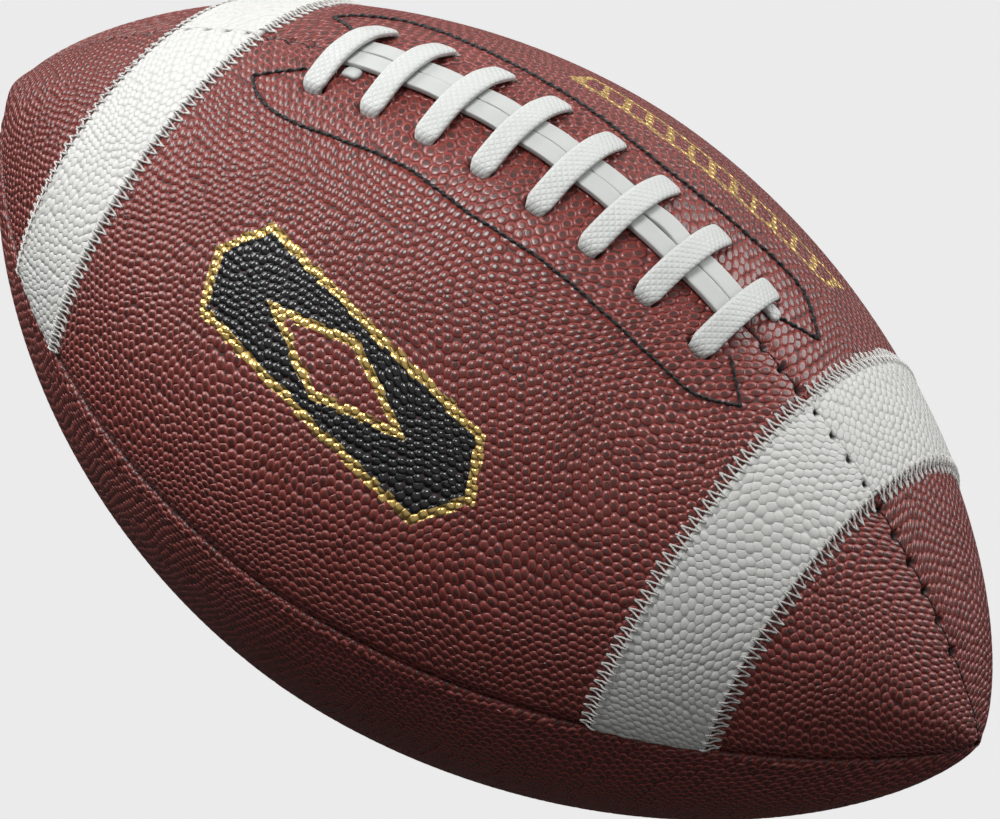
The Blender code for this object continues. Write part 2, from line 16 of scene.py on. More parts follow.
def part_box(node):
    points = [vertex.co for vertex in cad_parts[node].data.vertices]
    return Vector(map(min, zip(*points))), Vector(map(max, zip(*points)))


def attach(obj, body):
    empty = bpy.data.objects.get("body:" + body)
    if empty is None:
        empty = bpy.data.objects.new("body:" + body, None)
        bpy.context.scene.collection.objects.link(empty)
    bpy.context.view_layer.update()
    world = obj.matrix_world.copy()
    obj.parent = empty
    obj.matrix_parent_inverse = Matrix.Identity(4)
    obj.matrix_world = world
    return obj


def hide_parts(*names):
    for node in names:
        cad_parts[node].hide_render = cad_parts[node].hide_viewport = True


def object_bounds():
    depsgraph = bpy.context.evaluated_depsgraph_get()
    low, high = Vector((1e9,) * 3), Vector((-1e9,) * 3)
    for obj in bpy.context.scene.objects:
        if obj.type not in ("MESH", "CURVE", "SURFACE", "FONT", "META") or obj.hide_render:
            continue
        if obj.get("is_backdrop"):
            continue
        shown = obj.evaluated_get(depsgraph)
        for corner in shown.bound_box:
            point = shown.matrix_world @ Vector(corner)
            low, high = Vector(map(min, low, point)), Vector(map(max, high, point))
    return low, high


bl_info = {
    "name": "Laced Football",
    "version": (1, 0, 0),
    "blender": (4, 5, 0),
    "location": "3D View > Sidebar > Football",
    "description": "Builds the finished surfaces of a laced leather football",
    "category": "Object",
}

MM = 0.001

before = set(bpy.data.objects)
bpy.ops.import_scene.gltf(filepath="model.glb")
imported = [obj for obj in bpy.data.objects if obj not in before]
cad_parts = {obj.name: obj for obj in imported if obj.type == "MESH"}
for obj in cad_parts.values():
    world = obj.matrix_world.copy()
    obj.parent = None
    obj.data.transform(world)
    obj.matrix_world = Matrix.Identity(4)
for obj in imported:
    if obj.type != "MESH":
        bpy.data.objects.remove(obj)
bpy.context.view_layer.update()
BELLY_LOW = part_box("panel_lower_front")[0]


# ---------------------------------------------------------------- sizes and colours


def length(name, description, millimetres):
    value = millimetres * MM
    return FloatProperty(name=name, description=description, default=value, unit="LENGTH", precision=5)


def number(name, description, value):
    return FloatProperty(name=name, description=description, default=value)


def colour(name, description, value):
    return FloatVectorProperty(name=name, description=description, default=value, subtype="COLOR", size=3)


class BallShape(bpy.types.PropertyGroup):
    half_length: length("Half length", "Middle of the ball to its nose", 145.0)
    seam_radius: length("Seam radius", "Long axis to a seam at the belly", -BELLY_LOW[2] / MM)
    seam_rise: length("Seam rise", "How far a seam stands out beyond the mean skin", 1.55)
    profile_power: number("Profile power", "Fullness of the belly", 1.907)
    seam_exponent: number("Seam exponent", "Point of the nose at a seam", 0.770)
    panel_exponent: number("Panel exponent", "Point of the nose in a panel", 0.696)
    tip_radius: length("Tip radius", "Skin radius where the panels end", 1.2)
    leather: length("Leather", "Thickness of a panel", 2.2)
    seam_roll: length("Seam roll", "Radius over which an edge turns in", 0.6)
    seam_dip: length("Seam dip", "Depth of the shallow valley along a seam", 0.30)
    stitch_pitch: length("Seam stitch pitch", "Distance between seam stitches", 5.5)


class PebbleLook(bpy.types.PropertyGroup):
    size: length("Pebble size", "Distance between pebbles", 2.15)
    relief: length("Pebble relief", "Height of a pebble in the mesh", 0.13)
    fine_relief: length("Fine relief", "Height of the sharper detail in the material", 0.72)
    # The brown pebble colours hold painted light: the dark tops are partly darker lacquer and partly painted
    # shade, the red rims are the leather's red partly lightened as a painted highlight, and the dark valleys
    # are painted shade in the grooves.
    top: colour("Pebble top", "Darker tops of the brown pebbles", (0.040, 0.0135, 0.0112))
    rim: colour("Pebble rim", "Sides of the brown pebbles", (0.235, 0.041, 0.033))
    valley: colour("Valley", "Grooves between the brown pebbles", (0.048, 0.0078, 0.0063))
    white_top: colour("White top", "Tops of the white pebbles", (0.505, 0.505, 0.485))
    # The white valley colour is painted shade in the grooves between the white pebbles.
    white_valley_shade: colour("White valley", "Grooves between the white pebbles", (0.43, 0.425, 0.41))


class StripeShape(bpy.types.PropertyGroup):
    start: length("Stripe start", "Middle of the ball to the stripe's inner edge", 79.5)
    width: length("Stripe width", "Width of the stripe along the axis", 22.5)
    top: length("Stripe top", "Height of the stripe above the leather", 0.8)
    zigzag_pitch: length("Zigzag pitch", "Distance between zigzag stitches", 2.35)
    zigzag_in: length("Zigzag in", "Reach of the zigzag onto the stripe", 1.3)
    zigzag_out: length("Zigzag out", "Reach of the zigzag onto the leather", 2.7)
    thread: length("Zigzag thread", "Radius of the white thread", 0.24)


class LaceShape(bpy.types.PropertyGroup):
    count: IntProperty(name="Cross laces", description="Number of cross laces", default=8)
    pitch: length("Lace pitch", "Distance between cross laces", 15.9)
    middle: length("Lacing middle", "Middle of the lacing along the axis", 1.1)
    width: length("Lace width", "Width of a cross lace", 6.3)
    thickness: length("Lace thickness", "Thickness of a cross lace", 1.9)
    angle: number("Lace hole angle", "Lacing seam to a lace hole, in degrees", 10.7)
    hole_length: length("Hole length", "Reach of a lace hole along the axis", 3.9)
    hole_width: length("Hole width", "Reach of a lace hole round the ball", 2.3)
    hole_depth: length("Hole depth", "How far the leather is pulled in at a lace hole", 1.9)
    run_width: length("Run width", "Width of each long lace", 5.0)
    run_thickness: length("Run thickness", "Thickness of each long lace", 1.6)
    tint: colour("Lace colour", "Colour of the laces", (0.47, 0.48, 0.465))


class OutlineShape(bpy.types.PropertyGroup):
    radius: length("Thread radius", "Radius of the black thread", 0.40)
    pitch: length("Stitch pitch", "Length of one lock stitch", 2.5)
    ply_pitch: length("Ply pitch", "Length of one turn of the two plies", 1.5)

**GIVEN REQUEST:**
Copy out all of the lines above exactly.

**REPLY:**
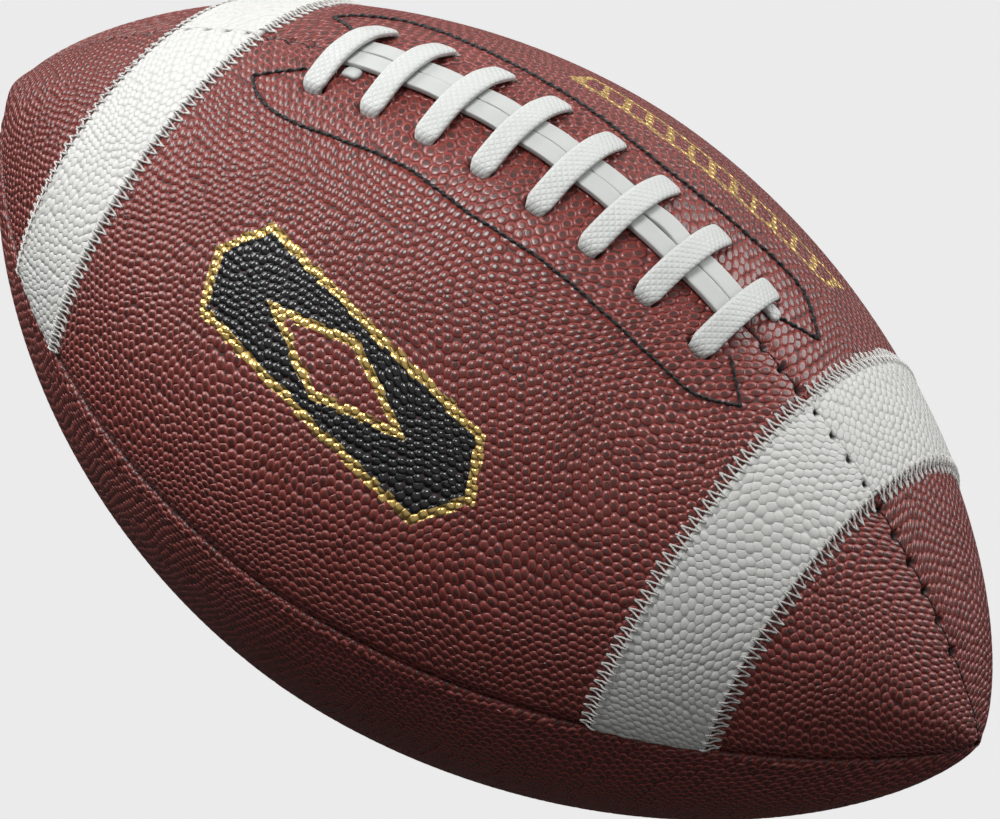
The Blender code for this object continues. Write part 2, from line 16 of scene.py on. More parts follow.
def part_box(node):
    points = [vertex.co for vertex in cad_parts[node].data.vertices]
    return Vector(map(min, zip(*points))), Vector(map(max, zip(*points)))


def attach(obj, body):
    empty = bpy.data.objects.get("body:" + body)
    if empty is None:
        empty = bpy.data.objects.new("body:" + body, None)
        bpy.context.scene.collection.objects.link(empty)
    bpy.context.view_layer.update()
    world = obj.matrix_world.copy()
    obj.parent = empty
    obj.matrix_parent_inverse = Matrix.Identity(4)
    obj.matrix_world = world
    return obj


def hide_parts(*names):
    for node in names:
        cad_parts[node].hide_render = cad_parts[node].hide_viewport = True


def object_bounds():
    depsgraph = bpy.context.evaluated_depsgraph_get()
    low, high = Vector((1e9,) * 3), Vector((-1e9,) * 3)
    for obj in bpy.context.scene.objects:
        if obj.type not in ("MESH", "CURVE", "SURFACE", "FONT", "META") or obj.hide_render:
            continue
        if obj.get("is_backdrop"):
            continue
        shown = obj.evaluated_get(depsgraph)
        for corner in shown.bound_box:
            point = shown.matrix_world @ Vector(corner)
            low, high = Vector(map(min, low, point)), Vector(map(max, high, point))
    return low, high


bl_info = {
    "name": "Laced Football",
    "version": (1, 0, 0),
    "blender": (4, 5, 0),
    "location": "3D View > Sidebar > Football",
    "description": "Builds the finished surfaces of a laced leather football",
    "category": "Object",
}

MM = 0.001

before = set(bpy.data.objects)
bpy.ops.import_scene.gltf(filepath="model.glb")
imported = [obj for obj in bpy.data.objects if obj not in before]
cad_parts = {obj.name: obj for obj in imported if obj.type == "MESH"}
for obj in cad_parts.values():
    world = obj.matrix_world.copy()
    obj.parent = None
    obj.data.transform(world)
    obj.matrix_world = Matrix.Identity(4)
for obj in imported:
    if obj.type != "MESH":
        bpy.data.objects.remove(obj)
bpy.context.view_layer.update()
BELLY_LOW = part_box("panel_lower_front")[0]


# ---------------------------------------------------------------- sizes and colours


def length(name, description, millimetres):
    value = millimetres * MM
    return FloatProperty(name=name, description=description, default=value, unit="LENGTH", precision=5)


def number(name, description, value):
    return FloatProperty(name=name, description=description, default=value)


def colour(name, description, value):
    return FloatVectorProperty(name=name, description=description, default=value, subtype="COLOR", size=3)


class BallShape(bpy.types.PropertyGroup):
    half_length: length("Half length", "Middle of the ball to its nose", 145.0)
    seam_radius: length("Seam radius", "Long axis to a seam at the belly", -BELLY_LOW[2] / MM)
    seam_rise: length("Seam rise", "How far a seam stands out beyond the mean skin", 1.55)
    profile_power: number("Profile power", "Fullness of the belly", 1.907)
    seam_exponent: number("Seam exponent", "Point of the nose at a seam", 0.770)
    panel_exponent: number("Panel exponent", "Point of the nose in a panel", 0.696)
    tip_radius: length("Tip radius", "Skin radius where the panels end", 1.2)
    leather: length("Leather", "Thickness of a panel", 2.2)
    seam_roll: length("Seam roll", "Radius over which an edge turns in", 0.6)
    seam_dip: length("Seam dip", "Depth of the shallow valley along a seam", 0.30)
    stitch_pitch: length("Seam stitch pitch", "Distance between seam stitches", 5.5)


class PebbleLook(bpy.types.PropertyGroup):
    size: length("Pebble size", "Distance between pebbles", 2.15)
    relief: length("Pebble relief", "Height of a pebble in the mesh", 0.13)
    fine_relief: length("Fine relief", "Height of the sharper detail in the material", 0.72)
    # The brown pebble colours hold painted light: the dark tops are partly darker lacquer and partly painted
    # shade, the red rims are the leather's red partly lightened as a painted highlight, and the dark valleys
    # are painted shade in the grooves.
    top: colour("Pebble top", "Darker tops of the brown pebbles", (0.040, 0.0135, 0.0112))
    rim: colour("Pebble rim", "Sides of the brown pebbles", (0.235, 0.041, 0.033))
    valley: colour("Valley", "Grooves between the brown pebbles", (0.048, 0.0078, 0.0063))
    white_top: colour("White top", "Tops of the white pebbles", (0.505, 0.505, 0.485))
    # The white valley colour is painted shade in the grooves between the white pebbles.
    white_valley_shade: colour("White valley", "Grooves between the white pebbles", (0.43, 0.425, 0.41))


class StripeShape(bpy.types.PropertyGroup):
    start: length("Stripe start", "Middle of the ball to the stripe's inner edge", 79.5)
    width: length("Stripe width", "Width of the stripe along the axis", 22.5)
    top: length("Stripe top", "Height of the stripe above the leather", 0.8)
    zigzag_pitch: length("Zigzag pitch", "Distance between zigzag stitches", 2.35)
    zigzag_in: length("Zigzag in", "Reach of the zigzag onto the stripe", 1.3)
    zigzag_out: length("Zigzag out", "Reach of the zigzag onto the leather", 2.7)
    thread: length("Zigzag thread", "Radius of the white thread", 0.24)


class LaceShape(bpy.types.PropertyGroup):
    count: IntProperty(name="Cross laces", description="Number of cross laces", default=8)
    pitch: length("Lace pitch", "Distance between cross laces", 15.9)
    middle: length("Lacing middle", "Middle of the lacing along the axis", 1.1)
    width: length("Lace width", "Width of a cross lace", 6.3)
    thickness: length("Lace thickness", "Thickness of a cross lace", 1.9)
    angle: number("Lace hole angle", "Lacing seam to a lace hole, in degrees", 10.7)
    hole_length: length("Hole length", "Reach of a lace hole along the axis", 3.9)
    hole_width: length("Hole width", "Reach of a lace hole round the ball", 2.3)
    hole_depth: length("Hole depth", "How far the leather is pulled in at a lace hole", 1.9)
    run_width: length("Run width", "Width of each long lace", 5.0)
    run_thickness: length("Run thickness", "Thickness of each long lace", 1.6)
    tint: colour("Lace colour", "Colour of the laces", (0.47, 0.48, 0.465))


class OutlineShape(bpy.types.PropertyGroup):
    radius: length("Thread radius", "Radius of the black thread", 0.40)
    pitch: length("Stitch pitch", "Length of one lock stitch", 2.5)
    ply_pitch: length("Ply pitch", "Length of one turn of the two plies", 1.5)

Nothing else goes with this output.